Mon, Nov 17, 2008 - Page 12 News List

China’s migrant workers cut adrift by economic woes

HEADING HOMEIn Guangdong Province, thousands of workers have gathered outside shuttered factories, demanding unpaid wages, forcing authorities to act


As the global financial crisis squeezes once-thriving Chinese manufacturing regions, the fate of people like Xue Fengqiao looks to figure ever higher on the Chinese leadership’s agenda.

Xue, 24, and his fiancee migrated from poor Shanxi Province to coastal Fujian 14 months ago, dreaming of amassing a nest egg by working factory jobs.

But both were laid off last month, joining the swelling ranks of Chinese workers cut adrift by the crisis, and who now pose a looming stability problem for China’s leaders.

“We really don’t know what to do. We can’t go home but there are fewer jobs here and they don’t pay enough,” said Xue, sitting dejectedly in a government jobs center crowded with anxious unemployed workers.

Xue was let go by a machinery factory in this industrial town as foreign orders dried up.
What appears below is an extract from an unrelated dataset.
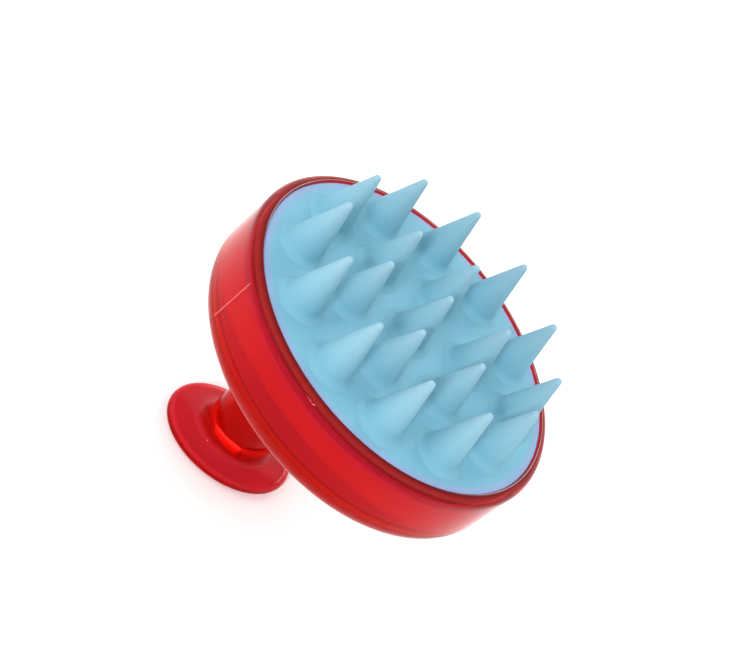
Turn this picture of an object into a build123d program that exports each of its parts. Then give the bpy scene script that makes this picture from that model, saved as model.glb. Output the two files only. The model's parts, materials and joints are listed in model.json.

“It’s even worse in other places. Everyone we know is desperate,” he said.

The Chinese Communist Party already grapples with thousands of violent public outbursts each year by marginalised people in society.

And experts warn the problem could spike as more of China’s estimated 200 million rural migrant workers lose their jobs.

Layoffs had already been growing as Chinese manufacturers retooled in recent years for higher-value products, said Constance Thomas, the International Labor Organization’s China director.

But the ILO expects “at least several million” new jobless due to the global crisis.

“That has to be any leader’s greatest fear — to have a large percentage of their population unemployed, without income, without security. Clearly, measures have to be taken to ensure that doesn’t happen,” Thomas said.

An estimated 30 million workers lost jobs from 1996 to 2004 as the government restructured state-owned companies, causing widespread protests and contributing to the masses of migrant workers today.

This time, authorities have even less control over the process, said Willy Lam, a veteran China-watcher at the Chinese University of Hong Kong.

“Last time, the government could slow down layoffs if needed. But now global forces are at work. The leadership is very worried,” he said.

The government this month announced a US$586 billion package to counter the export pain with infrastructure and other projects that will create jobs.

The trouble has been most acute in southern Guangdong Province, China’s manufacturing heartland, where one-fifth of factories in major cities are expected to close by January alone, according to industry estimates.

Thousands of workers have gathered outside shuttered factories there, demanding unpaid wages, forcing local authorities to intervene.

But the pain is now spreading up the coast to places such as Tongan.

Gao Fengxiang, 42, came from Hunan Province in February to a factory job here.

Three weeks ago he was laid off and his employer and government officials have denied him required unemployment and medical insurance, he said.

“We have been cheated. They lied to us,” Gao said, his voice rising in the Tongan labor office as fellow migrants murmured in agreement.

The shabby office is packed with jobless workers checking job advertisements offering 1,200 yuan to 2,500 yuan (about US$175 to US$370) — about 50 percent less than earlier this year, Gao said.

“None of the jobs pay enough. We’re abandoned,” he said.

The ILO’s Thomas said China was ramping up re-training programs and addressing holes in the social safety net. She expects big infrastructure projects to absorb many workers soon.